Reconciliation resolution deserves a deeper look
Published 12:00 am Friday, August 10, 2018
First, a correction is in order. The proclamation issued by Salisbury Mayor Al Heggins marking the anniversary of a 1906 lynching is not the same document as the resolution considered Tuesday by Salisbury City Council. The Post has confused those two documents online and on the editorial page this week. I am directly to blame for that, and I apologize.
The proposed resolution is published on this page today. The mayor needs council’s approval to pass the resolution; she has full authority and power to issue proclamations on her own.
Part of the confusion may stem from the fact that the Post did not receive a copy of the resolution until two days after the council meeting. We could have asked for it but, again, the proclamation was in hand and I mistakenly thought it was the same thing.
We have been questioned for saying the resolution was about lynching, though the title says it’s about reconciliation. You will see that the Salisbury lynching is mentioned in the document. The item was listed on the City Council agenda as “Resolution — Lynching of African-Americans in Salisbury in 1906.”
The two documents have much of the same wording. The most important difference is this: The resolution calls for City Council to apologize “for our government’s role in this atrocity.” Perhaps a historian could brief the council on the city’s role in the lynching.

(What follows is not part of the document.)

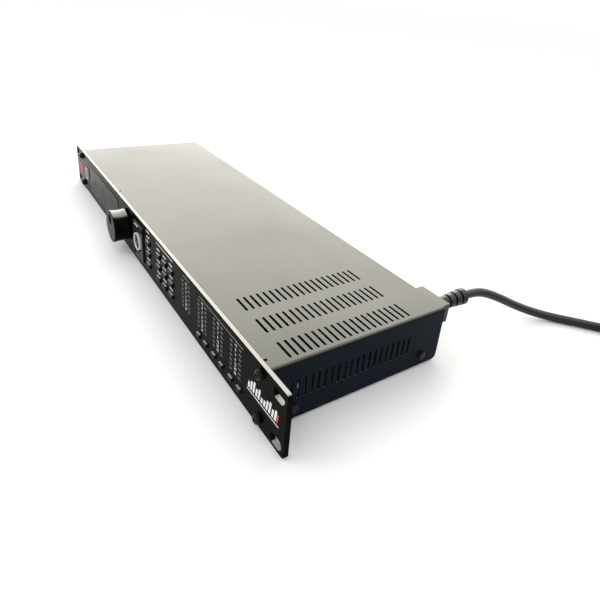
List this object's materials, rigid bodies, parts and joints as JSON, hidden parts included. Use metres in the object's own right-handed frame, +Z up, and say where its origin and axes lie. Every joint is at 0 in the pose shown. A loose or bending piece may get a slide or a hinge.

A racist, hate-filled mob committed a crime that put a stain on the entire state. Yes, we are all sorry for the role any branch of government may have played in failing to muster adequate protection for the lynching victims.
The resolution also calls for acknowledging the unjust lynching and offering heartfelt condolences to the victims’ descendants. No further study is needed on these items. Salisbury has come a long way in the past year in acknowledging this atrocity and condolences to the families should never be in doubt.
Documents aside, the conclusion of Thursday’s editorial still stands:
Lynching was a horrendous injustice, and we must do everything in our power to prevent modern-day wrongs that are equally unjust.